Congress Bumps Bank Standards for Insurance Companies
December 12, 2014 by Arthur D. Postal
WASHINGTON – The House last night approved legislation that would clarify that the Federal Reserve Board can apply insurance-based capital standards, rather than bank-centric rules, to the insurance portion of any insurance holding company it oversees.
The bill now heads to the president’s desk “where approval is widely expected,” said John M. Nadel, an analyst at Sterne, Agee & Leach in New York, in a flash investor’s note this morning.
The legislation clarifies Sec. 171, the so-called “Collins amendment,” a provision of the Dodd-Frank Act. Congress acted after the Fed said its lawyers interpret the Collins amendment to “require” the Federal Reserve to apply bank capital rules to insurance companies it supervises.
After six months of intrigue, drama and delay, the House ultimately followed the same script as the Senate in unanimously passing Senate bill S. 2270, “the Insurance Capital Standards Clarification Act of 2014.” The Senate had passed the amendment as a stand-alone bill June 3, hours after passing legislation that would reauthorize the Terrorism Risk Insurance Act.
Nadel said the move was important because, “this as a critical step in the regulatory process as it provides the Fed ample room to maneuver in developing rules and regulations specifically tailored to the business models and risks of insurance companies, rather than applying broadly bank-centric standards.”
However, as Nadel acknowledged, “the devil is in the details.”
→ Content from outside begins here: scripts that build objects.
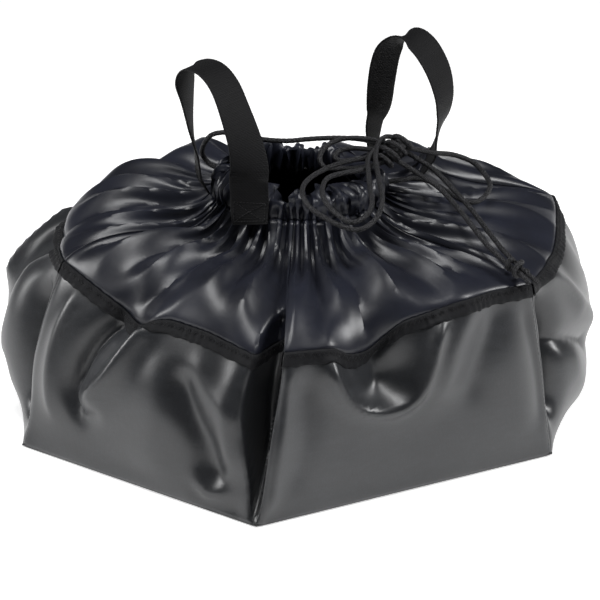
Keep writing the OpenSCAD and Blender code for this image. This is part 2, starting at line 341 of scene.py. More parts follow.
def cord_material():
    m = Mat("braided_cord", (0.02, 0.02, 0.023), 0.5)
    # u runs round the cord, v along it, both in millimetres
    a = m.wave(m.uv((1, 1, 1)), 1.0, "X")
    plus = m.wave(m.uv((2.4, 1.0, 1)), 0.16, "DIAGONAL")
    minus = m.wave(m.uv((-2.4, 1.0, 1)), 0.16, "DIAGONAL")
    braid = m.math("MAXIMUM", plus, minus)
    fleck = m.noise(m.uv((0.9, 0.45, 1)), 1.0, 2, 0.6)
    m.set("Base Color", m.ramp(m.math("ADD", m.math("MULTIPLY", braid, 0.5), m.math("MULTIPLY", fleck, 0.5)),
                               [(0.42, (0.0008, 0.0008, 0.001)), (0.66, (0.003, 0.003, 0.0036)),
                                (0.76, (0.07, 0.07, 0.075))]))
    m.bump(braid, 0.0005, 0.8)
    m.set("Specular IOR Level", 0.16)
    m.set("Sheen Weight", 0.02)
    m.set("Sheen Roughness", 0.35)
    return m.m


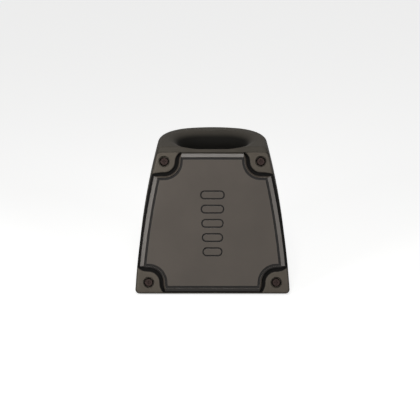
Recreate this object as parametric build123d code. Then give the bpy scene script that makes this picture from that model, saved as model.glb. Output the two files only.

Steven A. Kandarian, chairman, president and CEO of MetLife, issued a statement lauding the decision.
“Congress deserves tremendous credit for passing legislation with broad bipartisan support that will give the Federal Reserve the flexibility to tailor bank-centric capital rules for the life insurance business,” he said. “The Fed now has the opportunity to write rules that will preserve competition and ensure affordable access to financial security.”
The next steps as Congress seeks to end another year of partisan bickering and get out of town is action on legislation that reauthorizes TRIA and re-establishes the National Association of Insurance Agents and Brokers (NARAB). That is likely to be followed, probably Dec. 18, by action from the Financial Stability Oversight Council (FSOC) on MetLife’s appeal of its designation as a systemically important financial institution (SIFI).
MetLife sought an appeal of the FSOC’s decision in September, and a hearing was held in November.
In his note, Nadel said that of the MetLife decision, “We expect no change in the vote (similar to the vote on Prudential Financial many months ago) and thus a formal and final designation of MetLife as a non-bank SIFI.” At the same time, Nadel said, “While there has been some speculation MetLife might avail itself of the last and somewhat drastic step of challenging the final ruling in court, we think the probability of such a decision on the part of MetLife’s executive management and board is extremely remote.”
As to TRIA and NARAB, the House yesterday passed a slightly modified version of Senate Bill 2244, passed in June. But it contained baggage unacceptable to Democrats, leaving open the possibility that legislation reauthorizing TRIA and establishing NARAB could be delayed.
The provision would prevent financial regulators from imposing margin and other requirements on farmers, ranchers and nonfinancial firms that engage in derivatives trading to protect them against setbacks in their businesses. Democrats in both the House and Senate object because it rolls back provisions in the Dodd-Frank Act (DFA) without the added scrutiny allowed through normal legislative procedures.
An added complication was added this morning when Sen. Charles Schumer, D-N.Y., who negotiated the TRIA/NARAB deal with the House, disclosed that Sen. Tom Coburn, R-Okla., plans to oppose Senate passage of the TRIA bill revised by the House yesterday and sent to the Senate. Coburn’s opposition was expected because he wants the NARAB provision “sunsetted,” that is, repealed, after two years. That would require Congress to re-pass legislation that it has debated for 14 years.
“By playing games and refusing to pass a clean extension of terrorism insurance, the House Republicans have put terrorism insurance at risk,” Schumer said in a statement. “To ensure that terrorism insurance does not lapse, the House should pass the bipartisan bill that passed the Senate with 93 votes before they leave town today.”
Democrats are also objecting to the continuing resolution needed to keep the government running because of concerns with a similar provision rolling back the DFA passed by the House yesterday. Current authorization to keep the government running ends at midnight tonight.
The Collins amendment was sponsored by Sen. Susan Collins, R-Maine, as Congress acted to strengthen insurance supervision in the wake of the catastrophic failure of American International Group. AIG’s consolidated regulator, the Office of Thrift Supervision, was cited as responsible for overseeing the holding company subsidiary of AIG that speculated in issuing credit default swaps that sent the company into turmoil. The CDS was issued through AIG’s Financial Products unit.